# Stated problem
From the listing below, copy only the lines running from the line that contains "# Nothing is" to the line that contains "bpy.data.objects.remove(obj)", both included.

# Dataset rows
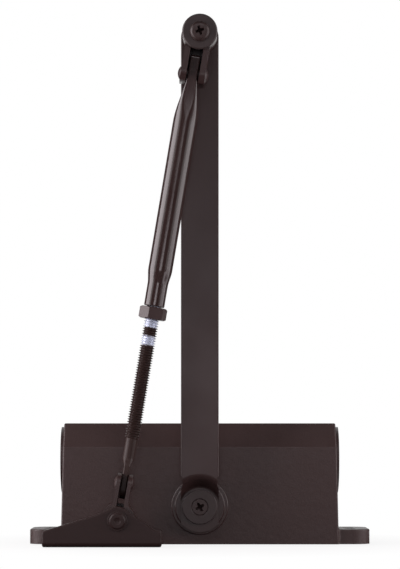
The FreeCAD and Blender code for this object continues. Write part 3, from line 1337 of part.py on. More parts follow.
# Frame shoe: folded plate with a web at the rivet and a flange with two screw holes
def make_frame_shoe():
    body = new_body("frame_shoe_body")
    sole = "(-dims.shoe_pivot_height)"
    front = f"({COVER_LOW} + dims.shoe_plate)"
    web = outline(body, "web_outline", "XZ_Plane", [
        ("-dims.shoe_left", sole),
        ("dims.shoe_right", sole),
        ("dims.shoe_right", f"{sole} + dims.shoe_right_edge"),
        ("dims.shoe_right_knee", f"{sole} + dims.shoe_right_edge"),
        ("dims.shoe_apex_offset", f"{sole} + dims.shoe_apex_height"),
        ("-dims.shoe_left_knee", f"{sole} + dims.shoe_left_knee_height"),
        ("-dims.shoe_left", f"{sole} + dims.shoe_left_edge"),
    ], COVER_LOW)
    pad(body, "web", web, "dims.shoe_plate")
    flange = outline(body, "flange_outline", "XY_Plane", [
        ("-dims.shoe_left", f"-{front}"),
        ("dims.shoe_right", f"-{front}"),
        ("dims.shoe_right", f"-{front} + dims.shoe_flange_depth"),
        ("-dims.shoe_left", f"-{front} + dims.shoe_flange_depth"),
    ], sole)
    pad(body, "flange", flange, "dims.shoe_flange_plate")
    for name, radius, place_x in (
            ("apex_round", "dims.shoe_apex_radius", "dims.shoe_apex_offset"),
            ("left_knee_round", "dims.shoe_left_knee_radius", "-dims.shoe_left_knee"),
            ("right_knee_round", "dims.shoe_right_knee_radius", "dims.shoe_right_knee")):
        knee = value(place_x)
        rounded(body, name, radius,
                lambda edge: along(edge, Vector(0, 1, 0)) and abs(edge.BoundBox.XMax - knee) < NEAR)
    base = value(sole)
    front_y = -value(front)
    rounded(body, "bend", "dims.shoe_bend_radius",
            lambda edge: along(edge, Vector(1, 0, 0)) and abs(edge.BoundBox.ZMax - base) < NEAR
            and abs(edge.BoundBox.YMax - front_y) < NEAR)
    rounded(body, "corners", "dims.shoe_corner_radius", is_shoe_corner)
    rounded(body, "rim", "dims.shoe_rim_radius",
            lambda edge: abs(edge.BoundBox.YMax - front_y) < NEAR
            and abs(edge.BoundBox.YMin - front_y) < NEAR
            and edge.BoundBox.ZMax > base + 2 * value("dims.shoe_bend_radius"))
    middle = f"-({front} + {COVER_LOW} + dims.shoe_plate - dims.shoe_flange_depth) / 2"
    for side, place_x in (("left", "-dims.shoe_hole_left"), ("right", "dims.shoe_hole_right")):
        bored(body, f"shoe_hole_{side}", "dims.shoe_hole_radius",
              "3 * dims.shoe_flange_plate", HOLE_ALONG_Z, place_x, middle,
              f"{sole} - dims.shoe_flange_plate")
    bored(body, "rivet_hole", "dims.shoe_rivet_radius", "3 * dims.shoe_plate",
          HOLE_ALONG_Y, "0", f"-{front} - dims.shoe_plate", "0")
    return node(place(body, Rotation(), SHOE_X, FACE, SHOE_Z), "frame_shoe")


def is_shoe_corner(edge):
    """Upright corners of the web's two ends and of the flange's free edge."""
    ends = (-value("dims.shoe_left"), value("dims.shoe_right"))
    bounds = edge.BoundBox
    at_end = any(abs(bounds.XMin - end) < NEAR and abs(bounds.XMax - end) < NEAR for end in ends)
    bend = value("dims.shoe_flange_plate + dims.shoe_bend_radius - dims.shoe_pivot_height")
    if along(edge, Vector(0, 1, 0)):
        return at_end and bounds.ZMax > bend
    back = -value(f"{COVER_LOW} + dims.shoe_plate - dims.shoe_flange_depth")
    return along(edge, Vector(0, 0, 1)) and at_end and abs(bounds.YMax - back) < NEAR


def make_shoe_pivot():
    gap = "dims.assembly_gap"
    front = f"({COVER_LOW} + dims.shoe_plate)"
    step = f"({front} + dims.shoe_rivet_head_height)"
    crown = f"({step} + dims.shoe_rivet_crown_height)"
    washer_top = f"({STRAP_LOW} - dims.level_gap)"
    washer_low = f"({washer_top} - dims.shoe_washer_thickness)"
    tail = f"({washer_low} - dims.shoe_tail_thickness)"
    shank = "dims.shoe_rivet_radius"
    rivet = turned("shoe_rivet", [
        ("0", tail),
        ("dims.shoe_tail_radius - dims.shoe_rivet_crown_bevel", tail),
        ("dims.shoe_tail_radius", washer_low),
        (shank, washer_low),
        (shank, front),
        ("dims.shoe_rivet_head_radius", front),
        ("dims.shoe_rivet_head_radius", step),
        ("dims.shoe_rivet_crown_radius", step),
        ("dims.shoe_rivet_crown_radius - dims.shoe_rivet_crown_bevel", crown),
        ("dims.shoe_rivet_dimple_radius", crown),
        ("0", f"{crown} - dims.shoe_rivet_dimple_depth"),
    ], TO_VIEWER, SHOE_X, FACE, SHOE_Z)
    node(rivet, "shoe_rivet")
    node(ring("shoe_bush", f"{shank} + {gap}", "dims.shoe_bush_radius", washer_top,
              COVER_LOW, TO_VIEWER, SHOE_X, FACE, SHOE_Z), "shoe_bush")
    node(ring("shoe_washer", f"{shank} + {gap}", "dims.shoe_washer_radius", washer_low,
              washer_top, TO_VIEWER, SHOE_X, FACE, SHOE_Z), "shoe_washer")


make_closer_body()
make_end_plug("spring_end_plug", AGAINST_X, f"-{PLUG_FACE}")
make_end_plug("valve_end_plug", ALONG_X, PLUG_FACE)
for ring_name, ring_x in (("spring_plug_ring", f"-{PLUG_RING_X}"),
                          ("valve_plug_ring", PLUG_RING_X)):
    make_seal_ring(ring_name, "dims.plug_radius - dims.ring_wire_radius",
                   "dims.ring_wire_radius", HOLE_ALONG_X, ring_x, "0", BORE_HEIGHT)
make_upper_cap()
make_bearing("upper_bearing", TO_VIEWER, UPPER_BEARING, "dims.upper_bearing_length")
make_bearing("lower_bearing", ALONG_Y, LOWER_BEARING, "dims.lower_bearing_length")
make_shaft_seal("upper_shaft_seal", TO_VIEWER, f"{UPPER_BEARING} + dims.upper_bearing_length")
make_shaft_seal("lower_shaft_seal", ALONG_Y, f"{LOWER_BEARING} + dims.lower_bearing_length")
make_spindle_cover()
make_pinion_shaft()
make_piston()
make_piston_ring()
make_check_valve()
make_spring()
make_valves()
make_main_arm()
make_arm_fixing()
make_elbow()
make_elbow_strap()
make_forearm_tube()
make_lock_nut()
make_threaded_rod()
make_shoe_strap()
make_frame_shoe()
make_shoe_pivot()
doc.recompute()

# Nothing is written unless every object is sound
failed = [item.Name for item in doc.Objects if "Invalid" in item.State or "Error" in item.State]
assert not failed, f"failed objects: {failed}"
os.makedirs("parts", exist_ok=True)
for item in nodes:
    assert not item.Shape.isNull() and item.Shape.isValid(), f"{item.Label} is not sound"
for item in nodes:
    item.Shape.exportStep(f"parts/{item.Label}.step")
print(f"{len(nodes)} sub-parts written")
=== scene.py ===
# %% [markdown]
# # An overhead door closer, dressed for its picture
#
# The solids of this closer are already made: a cast body with a rack and pinion inside, a
# flat main arm, an adjustable forearm and a folded shoe. This script loads them as a fixed
# frame and gives each of them its paint or metal. Pieces whose real form is finer than
# their solid, such as the threaded rod and the screws, are worked out anew as surfaces.
# Blender counts in metres. The sizes of pieces are given in millimetres here and turned
# into metres where a surface is made.

# %% Load the solids and keep their box
import json
import math

import bmesh
import bpy
import numpy as np
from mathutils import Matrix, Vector

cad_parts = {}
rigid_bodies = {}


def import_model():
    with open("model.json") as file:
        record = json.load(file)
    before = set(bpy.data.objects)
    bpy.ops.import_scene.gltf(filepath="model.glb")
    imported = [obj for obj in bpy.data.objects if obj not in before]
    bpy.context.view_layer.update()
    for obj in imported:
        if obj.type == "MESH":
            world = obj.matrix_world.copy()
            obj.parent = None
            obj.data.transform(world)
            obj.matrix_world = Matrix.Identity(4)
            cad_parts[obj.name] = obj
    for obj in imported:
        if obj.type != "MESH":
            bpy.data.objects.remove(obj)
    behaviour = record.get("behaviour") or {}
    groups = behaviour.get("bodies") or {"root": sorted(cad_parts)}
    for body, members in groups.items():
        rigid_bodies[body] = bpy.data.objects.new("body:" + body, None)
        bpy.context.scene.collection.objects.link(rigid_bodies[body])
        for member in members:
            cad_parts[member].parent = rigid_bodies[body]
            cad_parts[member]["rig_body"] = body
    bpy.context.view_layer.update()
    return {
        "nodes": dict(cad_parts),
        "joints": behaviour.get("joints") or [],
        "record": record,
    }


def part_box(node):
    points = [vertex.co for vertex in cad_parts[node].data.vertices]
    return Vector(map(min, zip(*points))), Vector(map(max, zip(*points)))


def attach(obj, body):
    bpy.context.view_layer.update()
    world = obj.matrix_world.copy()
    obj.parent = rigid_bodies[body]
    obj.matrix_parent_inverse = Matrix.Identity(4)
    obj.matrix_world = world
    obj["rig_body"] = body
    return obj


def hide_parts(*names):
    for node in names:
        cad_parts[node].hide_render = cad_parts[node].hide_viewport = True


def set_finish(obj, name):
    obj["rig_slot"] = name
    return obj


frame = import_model()
MM = 0.001
joints = {joint["name"]: joint for joint in frame["joints"]}
slot_of = {part["node"]: part["material_slot"] for part in frame["record"]["subparts"]}

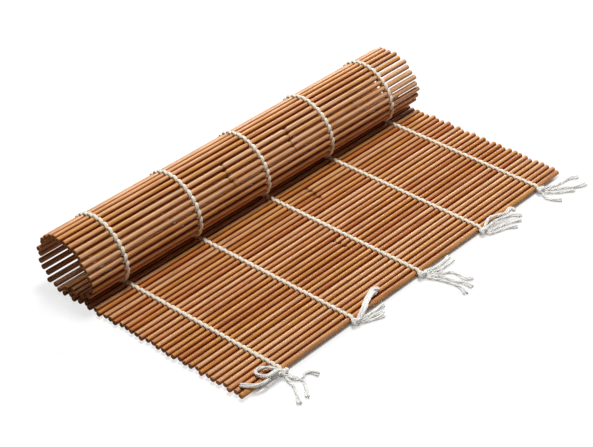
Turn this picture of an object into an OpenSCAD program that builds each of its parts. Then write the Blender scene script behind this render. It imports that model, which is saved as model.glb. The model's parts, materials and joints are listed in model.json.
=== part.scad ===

# Worked solution
# Nothing is written unless every object is sound
failed = [item.Name for item in doc.Objects if "Invalid" in item.State or "Error" in item.State]
assert not failed, f"failed objects: {failed}"
os.makedirs("parts", exist_ok=True)
for item in nodes:
    assert not item.Shape.isNull() and item.Shape.isValid(), f"{item.Label} is not sound"
for item in nodes:
    item.Shape.exportStep(f"parts/{item.Label}.step")
print(f"{len(nodes)} sub-parts written")
=== scene.py ===
# %% [markdown]
# # An overhead door closer, dressed for its picture
#
# The solids of this closer are already made: a cast body with a rack and pinion inside, a
# flat main arm, an adjustable forearm and a folded shoe. This script loads them as a fixed
# frame and gives each of them its paint or metal. Pieces whose real form is finer than
# their solid, such as the threaded rod and the screws, are worked out anew as surfaces.
# Blender counts in metres. The sizes of pieces are given in millimetres here and turned
# into metres where a surface is made.

# %% Load the solids and keep their box
import json
import math

import bmesh
import bpy
import numpy as np
from mathutils import Matrix, Vector

cad_parts = {}
rigid_bodies = {}


def import_model():
    with open("model.json") as file:
        record = json.load(file)
    before = set(bpy.data.objects)
    bpy.ops.import_scene.gltf(filepath="model.glb")
    imported = [obj for obj in bpy.data.objects if obj not in before]
    bpy.context.view_layer.update()
    for obj in imported:
        if obj.type == "MESH":
            world = obj.matrix_world.copy()
            obj.parent = None
            obj.data.transform(world)
            obj.matrix_world = Matrix.Identity(4)
            cad_parts[obj.name] = obj
    for obj in imported:
        if obj.type != "MESH":
            bpy.data.objects.remove(obj)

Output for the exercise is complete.